Data:
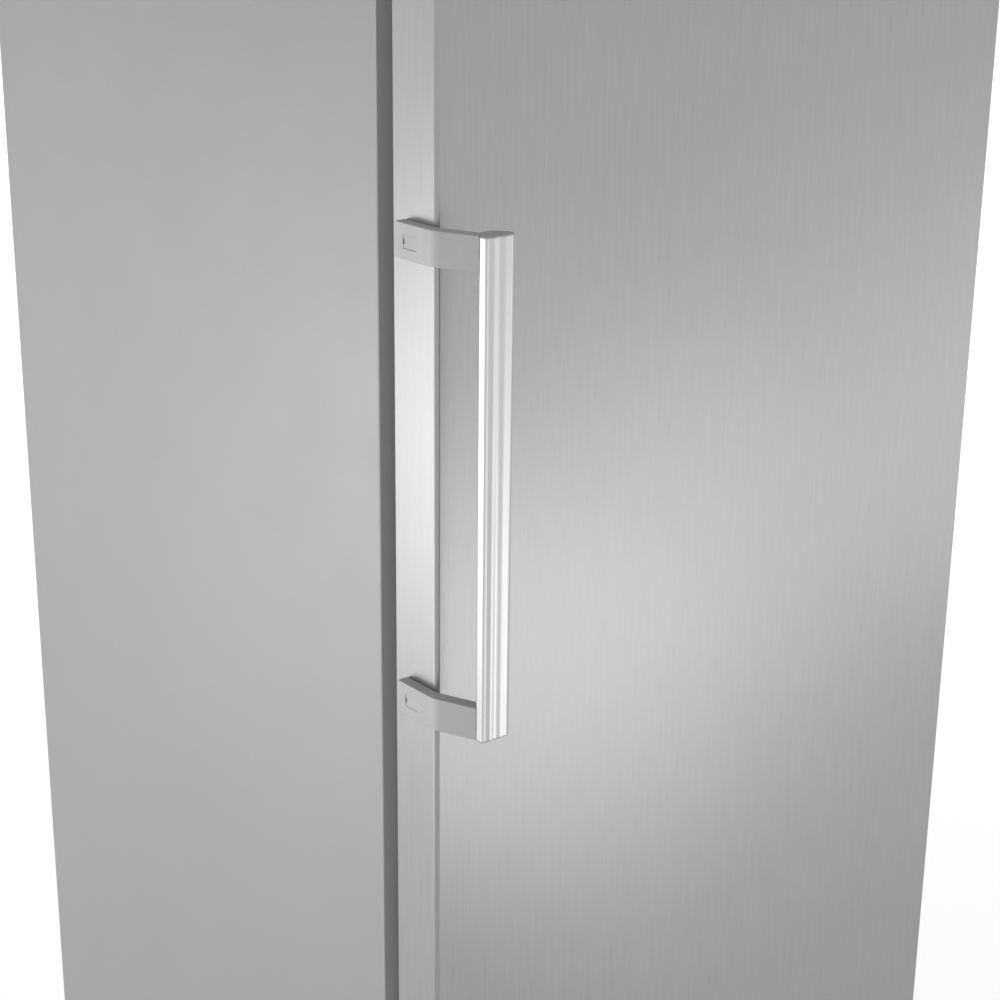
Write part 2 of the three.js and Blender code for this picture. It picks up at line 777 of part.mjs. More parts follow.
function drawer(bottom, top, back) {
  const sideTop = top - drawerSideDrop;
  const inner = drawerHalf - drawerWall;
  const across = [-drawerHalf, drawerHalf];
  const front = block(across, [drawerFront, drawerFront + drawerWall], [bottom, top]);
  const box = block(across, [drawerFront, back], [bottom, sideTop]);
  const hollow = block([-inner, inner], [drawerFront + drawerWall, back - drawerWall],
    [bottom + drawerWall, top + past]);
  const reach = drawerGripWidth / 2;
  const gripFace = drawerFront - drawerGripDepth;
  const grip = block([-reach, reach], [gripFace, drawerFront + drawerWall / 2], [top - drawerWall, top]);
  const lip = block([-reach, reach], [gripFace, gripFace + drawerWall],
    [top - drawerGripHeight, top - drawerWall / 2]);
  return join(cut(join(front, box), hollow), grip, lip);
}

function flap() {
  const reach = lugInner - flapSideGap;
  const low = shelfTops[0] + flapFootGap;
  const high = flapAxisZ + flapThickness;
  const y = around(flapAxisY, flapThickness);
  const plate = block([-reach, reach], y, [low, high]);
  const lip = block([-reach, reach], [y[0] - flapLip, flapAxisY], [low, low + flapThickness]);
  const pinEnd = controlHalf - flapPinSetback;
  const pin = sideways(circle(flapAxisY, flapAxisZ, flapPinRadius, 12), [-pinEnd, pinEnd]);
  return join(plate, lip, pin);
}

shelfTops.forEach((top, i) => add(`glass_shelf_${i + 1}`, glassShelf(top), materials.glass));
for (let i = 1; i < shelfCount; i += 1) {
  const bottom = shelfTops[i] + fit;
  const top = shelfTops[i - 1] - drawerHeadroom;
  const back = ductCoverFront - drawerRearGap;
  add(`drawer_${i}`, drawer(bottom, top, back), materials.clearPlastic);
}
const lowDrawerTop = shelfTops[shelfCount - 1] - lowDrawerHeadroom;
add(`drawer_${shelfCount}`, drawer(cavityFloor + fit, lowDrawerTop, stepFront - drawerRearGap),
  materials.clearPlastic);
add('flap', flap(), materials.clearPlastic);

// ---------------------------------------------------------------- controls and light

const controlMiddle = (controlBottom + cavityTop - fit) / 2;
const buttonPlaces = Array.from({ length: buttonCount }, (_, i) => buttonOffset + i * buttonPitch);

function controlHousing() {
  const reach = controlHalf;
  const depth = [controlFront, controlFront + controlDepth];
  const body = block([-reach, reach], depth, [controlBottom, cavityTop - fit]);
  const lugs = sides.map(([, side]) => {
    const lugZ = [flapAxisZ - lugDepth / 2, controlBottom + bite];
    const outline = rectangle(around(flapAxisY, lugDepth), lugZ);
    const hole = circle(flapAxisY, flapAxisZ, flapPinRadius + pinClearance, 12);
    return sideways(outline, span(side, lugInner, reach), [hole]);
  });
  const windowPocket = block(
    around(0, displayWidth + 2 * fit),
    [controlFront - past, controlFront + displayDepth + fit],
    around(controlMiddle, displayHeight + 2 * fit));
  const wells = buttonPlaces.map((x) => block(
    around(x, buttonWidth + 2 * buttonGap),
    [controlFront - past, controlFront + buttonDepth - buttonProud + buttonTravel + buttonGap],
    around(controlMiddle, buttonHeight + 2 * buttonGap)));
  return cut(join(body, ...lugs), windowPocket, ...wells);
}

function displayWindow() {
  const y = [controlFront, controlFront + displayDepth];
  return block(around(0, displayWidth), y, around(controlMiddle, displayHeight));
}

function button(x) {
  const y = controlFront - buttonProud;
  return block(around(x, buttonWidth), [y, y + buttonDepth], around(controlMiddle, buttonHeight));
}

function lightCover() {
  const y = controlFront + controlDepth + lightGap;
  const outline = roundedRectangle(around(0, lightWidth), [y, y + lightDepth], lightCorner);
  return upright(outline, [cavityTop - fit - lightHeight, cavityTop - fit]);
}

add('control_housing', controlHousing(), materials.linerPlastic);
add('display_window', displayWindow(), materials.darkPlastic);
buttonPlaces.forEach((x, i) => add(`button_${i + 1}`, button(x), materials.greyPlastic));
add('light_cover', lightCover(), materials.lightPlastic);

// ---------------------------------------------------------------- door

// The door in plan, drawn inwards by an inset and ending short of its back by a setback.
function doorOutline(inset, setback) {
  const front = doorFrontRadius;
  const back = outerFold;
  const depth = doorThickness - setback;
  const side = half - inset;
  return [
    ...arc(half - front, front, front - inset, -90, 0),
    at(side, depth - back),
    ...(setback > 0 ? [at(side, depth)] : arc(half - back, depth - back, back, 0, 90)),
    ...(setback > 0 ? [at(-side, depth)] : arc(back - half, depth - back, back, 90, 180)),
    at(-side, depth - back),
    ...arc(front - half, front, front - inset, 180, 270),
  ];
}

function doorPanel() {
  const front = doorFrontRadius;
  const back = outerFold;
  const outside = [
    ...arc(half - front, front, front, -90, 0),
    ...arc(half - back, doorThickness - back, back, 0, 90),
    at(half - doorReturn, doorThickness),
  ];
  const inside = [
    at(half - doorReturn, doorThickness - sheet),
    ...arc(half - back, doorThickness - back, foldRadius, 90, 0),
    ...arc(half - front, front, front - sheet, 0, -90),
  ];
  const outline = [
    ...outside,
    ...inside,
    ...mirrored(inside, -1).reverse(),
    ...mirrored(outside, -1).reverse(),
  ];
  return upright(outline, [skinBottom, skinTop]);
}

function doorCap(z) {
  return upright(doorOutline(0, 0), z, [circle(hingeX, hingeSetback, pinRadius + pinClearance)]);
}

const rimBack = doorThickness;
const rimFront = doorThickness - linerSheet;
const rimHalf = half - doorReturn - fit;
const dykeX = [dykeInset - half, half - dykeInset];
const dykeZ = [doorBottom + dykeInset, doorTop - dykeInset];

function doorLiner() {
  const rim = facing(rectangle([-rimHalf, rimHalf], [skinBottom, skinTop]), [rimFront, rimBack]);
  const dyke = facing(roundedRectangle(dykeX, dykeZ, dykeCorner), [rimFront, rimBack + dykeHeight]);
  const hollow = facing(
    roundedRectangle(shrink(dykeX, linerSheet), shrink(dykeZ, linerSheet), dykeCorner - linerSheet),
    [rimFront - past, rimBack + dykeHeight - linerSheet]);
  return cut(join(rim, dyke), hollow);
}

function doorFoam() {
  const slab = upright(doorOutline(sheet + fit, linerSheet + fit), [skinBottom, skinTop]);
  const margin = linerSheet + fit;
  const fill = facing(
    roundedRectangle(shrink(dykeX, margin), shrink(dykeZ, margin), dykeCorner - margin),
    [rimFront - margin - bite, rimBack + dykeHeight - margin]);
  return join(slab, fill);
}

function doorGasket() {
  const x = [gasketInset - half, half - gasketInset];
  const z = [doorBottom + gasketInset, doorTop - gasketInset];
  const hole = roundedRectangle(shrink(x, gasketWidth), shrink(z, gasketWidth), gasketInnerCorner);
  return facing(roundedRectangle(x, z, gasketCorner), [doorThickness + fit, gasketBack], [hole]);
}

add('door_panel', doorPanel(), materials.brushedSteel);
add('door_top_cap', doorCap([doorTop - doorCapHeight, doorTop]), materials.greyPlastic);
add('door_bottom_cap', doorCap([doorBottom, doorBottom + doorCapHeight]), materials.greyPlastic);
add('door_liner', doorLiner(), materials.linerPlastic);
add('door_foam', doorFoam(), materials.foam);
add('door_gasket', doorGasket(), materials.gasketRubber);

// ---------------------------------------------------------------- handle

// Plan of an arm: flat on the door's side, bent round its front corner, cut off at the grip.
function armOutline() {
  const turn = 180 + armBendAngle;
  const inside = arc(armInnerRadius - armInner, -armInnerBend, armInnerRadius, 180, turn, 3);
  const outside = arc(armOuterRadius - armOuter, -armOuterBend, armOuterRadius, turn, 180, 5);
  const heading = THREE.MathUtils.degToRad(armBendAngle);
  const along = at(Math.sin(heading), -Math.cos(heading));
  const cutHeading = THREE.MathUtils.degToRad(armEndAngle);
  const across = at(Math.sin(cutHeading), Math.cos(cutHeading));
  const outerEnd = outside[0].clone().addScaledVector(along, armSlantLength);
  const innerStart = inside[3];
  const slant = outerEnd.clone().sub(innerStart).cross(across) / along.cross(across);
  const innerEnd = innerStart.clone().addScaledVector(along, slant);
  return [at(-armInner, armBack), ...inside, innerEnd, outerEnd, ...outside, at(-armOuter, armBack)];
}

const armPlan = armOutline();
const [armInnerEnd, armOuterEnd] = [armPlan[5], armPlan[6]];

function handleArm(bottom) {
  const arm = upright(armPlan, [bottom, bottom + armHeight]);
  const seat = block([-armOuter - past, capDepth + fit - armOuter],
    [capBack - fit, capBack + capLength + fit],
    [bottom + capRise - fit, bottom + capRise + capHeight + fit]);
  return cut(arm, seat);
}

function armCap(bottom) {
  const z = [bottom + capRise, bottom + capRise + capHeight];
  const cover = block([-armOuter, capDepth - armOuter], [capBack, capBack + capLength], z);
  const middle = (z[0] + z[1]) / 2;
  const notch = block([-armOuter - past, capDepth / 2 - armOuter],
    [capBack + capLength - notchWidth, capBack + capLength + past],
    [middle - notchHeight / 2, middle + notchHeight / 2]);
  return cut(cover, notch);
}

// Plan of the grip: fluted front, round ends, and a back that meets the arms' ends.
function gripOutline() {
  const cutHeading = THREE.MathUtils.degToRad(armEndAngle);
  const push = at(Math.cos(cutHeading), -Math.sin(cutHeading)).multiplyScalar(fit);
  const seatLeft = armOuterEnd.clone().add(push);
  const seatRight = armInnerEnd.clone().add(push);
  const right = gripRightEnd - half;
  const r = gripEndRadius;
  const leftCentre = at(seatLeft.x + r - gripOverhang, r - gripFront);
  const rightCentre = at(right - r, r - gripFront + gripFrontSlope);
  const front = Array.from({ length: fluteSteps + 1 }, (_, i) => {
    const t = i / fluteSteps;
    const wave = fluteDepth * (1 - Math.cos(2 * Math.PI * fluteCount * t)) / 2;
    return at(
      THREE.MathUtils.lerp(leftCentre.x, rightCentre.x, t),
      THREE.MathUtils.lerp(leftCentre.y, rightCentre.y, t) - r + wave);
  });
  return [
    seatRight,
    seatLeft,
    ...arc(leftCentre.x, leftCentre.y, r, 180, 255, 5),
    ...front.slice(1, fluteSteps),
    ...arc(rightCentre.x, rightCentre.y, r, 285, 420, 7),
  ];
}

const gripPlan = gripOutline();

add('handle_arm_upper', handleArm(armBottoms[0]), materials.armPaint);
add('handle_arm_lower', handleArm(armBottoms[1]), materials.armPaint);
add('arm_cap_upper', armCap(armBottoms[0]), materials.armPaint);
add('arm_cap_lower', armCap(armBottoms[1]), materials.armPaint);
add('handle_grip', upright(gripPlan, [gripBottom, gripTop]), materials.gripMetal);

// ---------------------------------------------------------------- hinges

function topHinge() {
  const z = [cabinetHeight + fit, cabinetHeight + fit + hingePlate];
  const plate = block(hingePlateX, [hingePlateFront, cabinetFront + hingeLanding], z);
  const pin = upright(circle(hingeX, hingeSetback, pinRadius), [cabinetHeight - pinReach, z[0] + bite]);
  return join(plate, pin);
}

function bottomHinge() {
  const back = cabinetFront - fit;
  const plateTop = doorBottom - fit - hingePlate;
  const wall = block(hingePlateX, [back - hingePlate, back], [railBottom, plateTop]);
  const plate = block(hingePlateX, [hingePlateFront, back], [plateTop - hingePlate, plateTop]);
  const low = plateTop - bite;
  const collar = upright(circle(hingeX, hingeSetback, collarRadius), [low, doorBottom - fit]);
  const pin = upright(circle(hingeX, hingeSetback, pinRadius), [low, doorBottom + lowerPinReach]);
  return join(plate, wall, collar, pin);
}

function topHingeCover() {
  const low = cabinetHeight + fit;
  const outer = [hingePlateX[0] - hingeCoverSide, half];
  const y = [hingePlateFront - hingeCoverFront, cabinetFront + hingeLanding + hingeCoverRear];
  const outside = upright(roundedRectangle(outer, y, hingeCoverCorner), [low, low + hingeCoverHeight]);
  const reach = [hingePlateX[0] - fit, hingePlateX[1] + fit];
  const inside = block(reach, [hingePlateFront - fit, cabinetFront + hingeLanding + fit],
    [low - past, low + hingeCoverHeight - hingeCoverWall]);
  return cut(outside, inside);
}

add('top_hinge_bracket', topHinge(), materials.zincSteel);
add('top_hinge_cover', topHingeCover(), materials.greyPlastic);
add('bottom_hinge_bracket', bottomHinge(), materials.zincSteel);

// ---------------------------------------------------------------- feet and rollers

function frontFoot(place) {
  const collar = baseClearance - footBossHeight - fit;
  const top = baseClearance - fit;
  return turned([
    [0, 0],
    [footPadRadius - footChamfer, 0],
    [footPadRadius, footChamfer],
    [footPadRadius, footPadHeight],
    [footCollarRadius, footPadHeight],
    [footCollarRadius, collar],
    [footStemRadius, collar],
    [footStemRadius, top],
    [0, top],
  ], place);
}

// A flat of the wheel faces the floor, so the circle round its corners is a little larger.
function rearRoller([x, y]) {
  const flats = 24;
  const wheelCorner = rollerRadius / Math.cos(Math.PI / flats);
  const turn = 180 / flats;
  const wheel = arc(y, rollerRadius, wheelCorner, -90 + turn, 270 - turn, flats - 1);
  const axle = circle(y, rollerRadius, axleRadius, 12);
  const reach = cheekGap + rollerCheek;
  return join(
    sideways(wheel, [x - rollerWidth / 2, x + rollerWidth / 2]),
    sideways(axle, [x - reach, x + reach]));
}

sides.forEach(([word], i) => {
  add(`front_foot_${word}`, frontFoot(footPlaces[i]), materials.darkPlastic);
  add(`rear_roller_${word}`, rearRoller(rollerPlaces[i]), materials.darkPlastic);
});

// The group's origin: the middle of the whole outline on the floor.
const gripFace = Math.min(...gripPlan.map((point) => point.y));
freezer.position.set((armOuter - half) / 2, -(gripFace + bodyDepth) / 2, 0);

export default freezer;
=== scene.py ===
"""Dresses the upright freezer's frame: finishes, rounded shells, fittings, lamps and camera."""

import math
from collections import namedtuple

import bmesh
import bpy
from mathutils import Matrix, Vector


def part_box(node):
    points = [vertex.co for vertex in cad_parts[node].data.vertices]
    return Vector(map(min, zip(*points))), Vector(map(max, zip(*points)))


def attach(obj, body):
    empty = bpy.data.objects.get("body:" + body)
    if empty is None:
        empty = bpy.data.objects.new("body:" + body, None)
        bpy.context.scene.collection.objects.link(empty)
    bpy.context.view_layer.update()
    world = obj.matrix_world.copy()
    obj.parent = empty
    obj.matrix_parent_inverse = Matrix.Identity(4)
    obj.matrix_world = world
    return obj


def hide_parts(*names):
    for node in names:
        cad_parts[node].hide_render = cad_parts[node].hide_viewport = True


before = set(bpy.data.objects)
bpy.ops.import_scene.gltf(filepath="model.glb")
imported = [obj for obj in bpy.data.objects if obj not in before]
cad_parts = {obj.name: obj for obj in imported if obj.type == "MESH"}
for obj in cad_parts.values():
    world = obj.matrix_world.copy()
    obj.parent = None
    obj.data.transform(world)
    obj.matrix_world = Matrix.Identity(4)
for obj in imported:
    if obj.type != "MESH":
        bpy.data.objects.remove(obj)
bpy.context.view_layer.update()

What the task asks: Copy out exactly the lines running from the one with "sides.forEach(([word], i) =>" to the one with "obj.parent = empty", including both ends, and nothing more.

Solution:
sides.forEach(([word], i) => {
  add(`front_foot_${word}`, frontFoot(footPlaces[i]), materials.darkPlastic);
  add(`rear_roller_${word}`, rearRoller(rollerPlaces[i]), materials.darkPlastic);
});

// The group's origin: the middle of the whole outline on the floor.
const gripFace = Math.min(...gripPlan.map((point) => point.y));
freezer.position.set((armOuter - half) / 2, -(gripFace + bodyDepth) / 2, 0);

export default freezer;
=== scene.py ===
"""Dresses the upright freezer's frame: finishes, rounded shells, fittings, lamps and camera."""

import math
from collections import namedtuple

import bmesh
import bpy
from mathutils import Matrix, Vector


def part_box(node):
    points = [vertex.co for vertex in cad_parts[node].data.vertices]
    return Vector(map(min, zip(*points))), Vector(map(max, zip(*points)))


def attach(obj, body):
    empty = bpy.data.objects.get("body:" + body)
    if empty is None:
        empty = bpy.data.objects.new("body:" + body, None)
        bpy.context.scene.collection.objects.link(empty)
    bpy.context.view_layer.update()
    world = obj.matrix_world.copy()
    obj.parent = empty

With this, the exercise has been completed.